Begin Given information
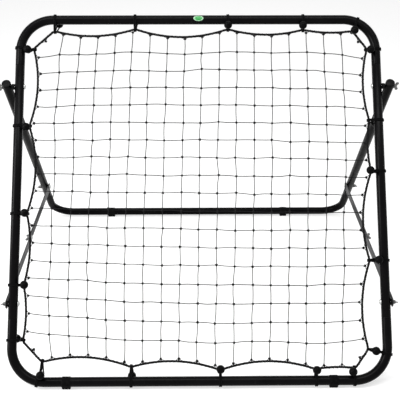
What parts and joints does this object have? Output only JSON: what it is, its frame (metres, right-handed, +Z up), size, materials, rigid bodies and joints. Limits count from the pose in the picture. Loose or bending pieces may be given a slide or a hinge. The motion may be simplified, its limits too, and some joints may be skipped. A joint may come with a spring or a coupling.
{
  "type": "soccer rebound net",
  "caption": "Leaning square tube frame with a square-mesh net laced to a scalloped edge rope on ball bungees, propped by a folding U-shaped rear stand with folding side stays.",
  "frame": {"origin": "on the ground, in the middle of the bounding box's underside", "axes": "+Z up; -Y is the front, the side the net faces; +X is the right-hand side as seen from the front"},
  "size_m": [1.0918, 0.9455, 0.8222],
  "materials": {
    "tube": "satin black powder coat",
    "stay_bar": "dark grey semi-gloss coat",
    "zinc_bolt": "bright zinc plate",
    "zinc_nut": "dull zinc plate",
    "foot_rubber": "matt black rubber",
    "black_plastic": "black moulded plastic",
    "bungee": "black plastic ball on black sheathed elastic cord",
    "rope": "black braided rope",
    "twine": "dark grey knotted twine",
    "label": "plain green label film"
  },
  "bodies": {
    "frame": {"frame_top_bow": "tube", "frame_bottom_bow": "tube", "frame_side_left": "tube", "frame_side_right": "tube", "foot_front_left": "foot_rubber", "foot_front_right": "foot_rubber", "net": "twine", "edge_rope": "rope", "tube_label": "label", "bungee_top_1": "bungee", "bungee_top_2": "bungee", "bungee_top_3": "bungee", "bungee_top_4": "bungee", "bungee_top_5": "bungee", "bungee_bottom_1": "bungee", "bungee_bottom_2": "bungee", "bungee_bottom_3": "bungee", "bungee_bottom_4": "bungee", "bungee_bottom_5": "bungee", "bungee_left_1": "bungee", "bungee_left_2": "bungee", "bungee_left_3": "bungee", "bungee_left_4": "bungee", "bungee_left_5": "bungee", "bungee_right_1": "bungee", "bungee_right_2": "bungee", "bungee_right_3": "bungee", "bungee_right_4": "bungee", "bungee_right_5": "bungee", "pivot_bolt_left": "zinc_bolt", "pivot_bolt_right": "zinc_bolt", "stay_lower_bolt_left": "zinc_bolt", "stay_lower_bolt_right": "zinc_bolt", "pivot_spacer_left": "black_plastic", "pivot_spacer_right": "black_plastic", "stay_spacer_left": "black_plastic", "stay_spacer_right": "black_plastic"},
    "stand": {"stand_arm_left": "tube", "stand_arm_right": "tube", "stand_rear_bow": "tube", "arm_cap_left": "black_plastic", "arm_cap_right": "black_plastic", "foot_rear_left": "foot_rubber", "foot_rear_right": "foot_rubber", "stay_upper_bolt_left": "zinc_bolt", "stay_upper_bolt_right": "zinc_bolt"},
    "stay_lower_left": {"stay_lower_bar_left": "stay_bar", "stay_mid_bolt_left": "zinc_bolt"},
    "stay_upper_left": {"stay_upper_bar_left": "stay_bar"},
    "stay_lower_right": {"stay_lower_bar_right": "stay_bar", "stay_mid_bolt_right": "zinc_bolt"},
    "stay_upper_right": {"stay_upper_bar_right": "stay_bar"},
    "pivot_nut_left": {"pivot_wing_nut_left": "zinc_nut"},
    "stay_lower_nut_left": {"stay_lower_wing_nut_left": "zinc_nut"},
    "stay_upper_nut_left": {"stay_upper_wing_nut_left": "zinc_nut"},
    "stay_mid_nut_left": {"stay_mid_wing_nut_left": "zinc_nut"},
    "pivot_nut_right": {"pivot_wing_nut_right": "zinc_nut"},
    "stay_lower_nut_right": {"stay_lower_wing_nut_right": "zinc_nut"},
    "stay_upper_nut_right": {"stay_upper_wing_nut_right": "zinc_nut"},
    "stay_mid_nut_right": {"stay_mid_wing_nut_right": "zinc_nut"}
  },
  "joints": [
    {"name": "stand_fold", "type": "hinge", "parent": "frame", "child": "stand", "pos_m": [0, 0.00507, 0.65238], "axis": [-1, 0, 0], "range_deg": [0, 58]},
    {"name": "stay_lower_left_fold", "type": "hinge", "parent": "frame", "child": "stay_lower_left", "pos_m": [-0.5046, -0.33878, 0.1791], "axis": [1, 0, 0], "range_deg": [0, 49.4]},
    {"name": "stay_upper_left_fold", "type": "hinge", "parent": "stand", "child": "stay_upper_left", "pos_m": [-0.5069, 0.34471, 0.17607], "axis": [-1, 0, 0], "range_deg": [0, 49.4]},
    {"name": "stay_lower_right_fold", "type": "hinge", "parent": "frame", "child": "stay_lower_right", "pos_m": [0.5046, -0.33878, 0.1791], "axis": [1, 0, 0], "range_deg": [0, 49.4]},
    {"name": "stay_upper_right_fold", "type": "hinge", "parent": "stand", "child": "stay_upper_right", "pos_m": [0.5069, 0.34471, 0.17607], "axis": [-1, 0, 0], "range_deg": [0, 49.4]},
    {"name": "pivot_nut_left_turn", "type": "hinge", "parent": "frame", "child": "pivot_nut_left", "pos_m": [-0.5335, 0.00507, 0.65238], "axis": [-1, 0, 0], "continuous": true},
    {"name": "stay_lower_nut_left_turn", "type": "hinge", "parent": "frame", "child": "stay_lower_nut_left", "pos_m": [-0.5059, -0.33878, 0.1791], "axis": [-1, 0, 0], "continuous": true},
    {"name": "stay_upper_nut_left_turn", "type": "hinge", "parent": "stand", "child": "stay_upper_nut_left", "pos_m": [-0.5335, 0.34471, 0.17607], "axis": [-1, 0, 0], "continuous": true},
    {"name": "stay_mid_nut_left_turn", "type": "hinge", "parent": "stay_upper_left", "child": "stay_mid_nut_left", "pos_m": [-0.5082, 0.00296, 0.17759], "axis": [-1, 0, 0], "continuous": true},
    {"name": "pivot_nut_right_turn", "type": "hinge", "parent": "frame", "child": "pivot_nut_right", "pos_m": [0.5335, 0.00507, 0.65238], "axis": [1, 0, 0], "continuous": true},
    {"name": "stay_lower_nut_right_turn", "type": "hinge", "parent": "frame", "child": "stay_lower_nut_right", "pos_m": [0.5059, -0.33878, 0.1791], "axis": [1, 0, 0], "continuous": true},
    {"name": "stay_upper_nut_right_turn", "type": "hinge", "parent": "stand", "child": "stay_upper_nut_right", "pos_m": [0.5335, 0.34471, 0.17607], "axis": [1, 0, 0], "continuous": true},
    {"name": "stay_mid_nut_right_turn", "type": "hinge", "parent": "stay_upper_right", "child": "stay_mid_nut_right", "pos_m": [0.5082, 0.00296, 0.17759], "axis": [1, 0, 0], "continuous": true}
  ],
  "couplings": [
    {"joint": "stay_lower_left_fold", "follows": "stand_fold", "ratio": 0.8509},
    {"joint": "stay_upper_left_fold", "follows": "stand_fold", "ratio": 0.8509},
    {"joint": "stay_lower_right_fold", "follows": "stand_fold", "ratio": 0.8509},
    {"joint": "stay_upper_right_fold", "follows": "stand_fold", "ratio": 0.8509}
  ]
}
End Given information
**Given request:**
Copy out all of the data exactly, leaving nothing out.

**Solution:**
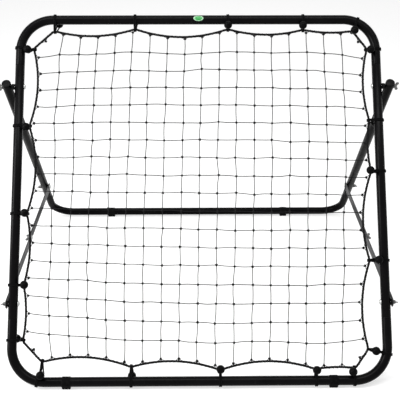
What parts and joints does this object have? Output only JSON: what it is, its frame (metres, right-handed, +Z up), size, materials, rigid bodies and joints. Limits count from the pose in the picture. Loose or bending pieces may be given a slide or a hinge. The motion may be simplified, its limits too, and some joints may be skipped. A joint may come with a spring or a coupling.
{
  "type": "soccer rebound net",
  "caption": "Leaning square tube frame with a square-mesh net laced to a scalloped edge rope on ball bungees, propped by a folding U-shaped rear stand with folding side stays.",
  "frame": {"origin": "on the ground, in the middle of the bounding box's underside", "axes": "+Z up; -Y is the front, the side the net faces; +X is the right-hand side as seen from the front"},
  "size_m": [1.0918, 0.9455, 0.8222],
  "materials": {
    "tube": "satin black powder coat",
    "stay_bar": "dark grey semi-gloss coat",
    "zinc_bolt": "bright zinc plate",
    "zinc_nut": "dull zinc plate",
    "foot_rubber": "matt black rubber",
    "black_plastic": "black moulded plastic",
    "bungee": "black plastic ball on black sheathed elastic cord",
    "rope": "black braided rope",
    "twine": "dark grey knotted twine",
    "label": "plain green label film"
  },
  "bodies": {
    "frame": {"frame_top_bow": "tube", "frame_bottom_bow": "tube", "frame_side_left": "tube", "frame_side_right": "tube", "foot_front_left": "foot_rubber", "foot_front_right": "foot_rubber", "net": "twine", "edge_rope": "rope", "tube_label": "label", "bungee_top_1": "bungee", "bungee_top_2": "bungee", "bungee_top_3": "bungee", "bungee_top_4": "bungee", "bungee_top_5": "bungee", "bungee_bottom_1": "bungee", "bungee_bottom_2": "bungee", "bungee_bottom_3": "bungee", "bungee_bottom_4": "bungee", "bungee_bottom_5": "bungee", "bungee_left_1": "bungee", "bungee_left_2": "bungee", "bungee_left_3": "bungee", "bungee_left_4": "bungee", "bungee_left_5": "bungee", "bungee_right_1": "bungee", "bungee_right_2": "bungee", "bungee_right_3": "bungee", "bungee_right_4": "bungee", "bungee_right_5": "bungee", "pivot_bolt_left": "zinc_bolt", "pivot_bolt_right": "zinc_bolt", "stay_lower_bolt_left": "zinc_bolt", "stay_lower_bolt_right": "zinc_bolt", "pivot_spacer_left": "black_plastic", "pivot_spacer_right": "black_plastic", "stay_spacer_left": "black_plastic", "stay_spacer_right": "black_plastic"},
    "stand": {"stand_arm_left": "tube", "stand_arm_right": "tube", "stand_rear_bow": "tube", "arm_cap_left": "black_plastic", "arm_cap_right": "black_plastic", "foot_rear_left": "foot_rubber", "foot_rear_right": "foot_rubber", "stay_upper_bolt_left": "zinc_bolt", "stay_upper_bolt_right": "zinc_bolt"},
    "stay_lower_left": {"stay_lower_bar_left": "stay_bar", "stay_mid_bolt_left": "zinc_bolt"},
    "stay_upper_left": {"stay_upper_bar_left": "stay_bar"},
    "stay_lower_right": {"stay_lower_bar_right": "stay_bar", "stay_mid_bolt_right": "zinc_bolt"},
    "stay_upper_right": {"stay_upper_bar_right": "stay_bar"},
    "pivot_nut_left": {"pivot_wing_nut_left": "zinc_nut"},
    "stay_lower_nut_left": {"stay_lower_wing_nut_left": "zinc_nut"},
    "stay_upper_nut_left": {"stay_upper_wing_nut_left": "zinc_nut"},
    "stay_mid_nut_left": {"stay_mid_wing_nut_left": "zinc_nut"},
    "pivot_nut_right": {"pivot_wing_nut_right": "zinc_nut"},
    "stay_lower_nut_right": {"stay_lower_wing_nut_right": "zinc_nut"},
    "stay_upper_nut_right": {"stay_upper_wing_nut_right": "zinc_nut"},
    "stay_mid_nut_right": {"stay_mid_wing_nut_right": "zinc_nut"}
  },
  "joints": [
    {"name": "stand_fold", "type": "hinge", "parent": "frame", "child": "stand", "pos_m": [0, 0.00507, 0.65238], "axis": [-1, 0, 0], "range_deg": [0, 58]},
    {"name": "stay_lower_left_fold", "type": "hinge", "parent": "frame", "child": "stay_lower_left", "pos_m": [-0.5046, -0.33878, 0.1791], "axis": [1, 0, 0], "range_deg": [0, 49.4]},
    {"name": "stay_upper_left_fold", "type": "hinge", "parent": "stand", "child": "stay_upper_left", "pos_m": [-0.5069, 0.34471, 0.17607], "axis": [-1, 0, 0], "range_deg": [0, 49.4]},
    {"name": "stay_lower_right_fold", "type": "hinge", "parent": "frame", "child": "stay_lower_right", "pos_m": [0.5046, -0.33878, 0.1791], "axis": [1, 0, 0], "range_deg": [0, 49.4]},
    {"name": "stay_upper_right_fold", "type": "hinge", "parent": "stand", "child": "stay_upper_right", "pos_m": [0.5069, 0.34471, 0.17607], "axis": [-1, 0, 0], "range_deg": [0, 49.4]},
    {"name": "pivot_nut_left_turn", "type": "hinge", "parent": "frame", "child": "pivot_nut_left", "pos_m": [-0.5335, 0.00507, 0.65238], "axis": [-1, 0, 0], "continuous": true},
    {"name": "stay_lower_nut_left_turn", "type": "hinge", "parent": "frame", "child": "stay_lower_nut_left", "pos_m": [-0.5059, -0.33878, 0.1791], "axis": [-1, 0, 0], "continuous": true},
    {"name": "stay_upper_nut_left_turn", "type": "hinge", "parent": "stand", "child": "stay_upper_nut_left", "pos_m": [-0.5335, 0.34471, 0.17607], "axis": [-1, 0, 0], "continuous": true},
    {"name": "stay_mid_nut_left_turn", "type": "hinge", "parent": "stay_upper_left", "child": "stay_mid_nut_left", "pos_m": [-0.5082, 0.00296, 0.17759], "axis": [-1, 0, 0], "continuous": true},
    {"name": "pivot_nut_right_turn", "type": "hinge", "parent": "frame", "child": "pivot_nut_right", "pos_m": [0.5335, 0.00507, 0.65238], "axis": [1, 0, 0], "continuous": true},
    {"name": "stay_lower_nut_right_turn", "type": "hinge", "parent": "frame", "child": "stay_lower_nut_right", "pos_m": [0.5059, -0.33878, 0.1791], "axis": [1, 0, 0], "continuous": true},
    {"name": "stay_upper_nut_right_turn", "type": "hinge", "parent": "stand", "child": "stay_upper_nut_right", "pos_m": [0.5335, 0.34471, 0.17607], "axis": [1, 0, 0], "continuous": true},
    {"name": "stay_mid_nut_right_turn", "type": "hinge", "parent": "stay_upper_right", "child": "stay_mid_nut_right", "pos_m": [0.5082, 0.00296, 0.17759], "axis": [1, 0, 0], "continuous": true}
  ],
  "couplings": [
    {"joint": "stay_lower_left_fold", "follows": "stand_fold", "ratio": 0.8509},
    {"joint": "stay_upper_left_fold", "follows": "stand_fold", "ratio": 0.8509},
    {"joint": "stay_lower_right_fold", "follows": "stand_fold", "ratio": 0.8509},
    {"joint": "stay_upper_right_fold", "follows": "stand_fold", "ratio": 0.8509}
  ]
}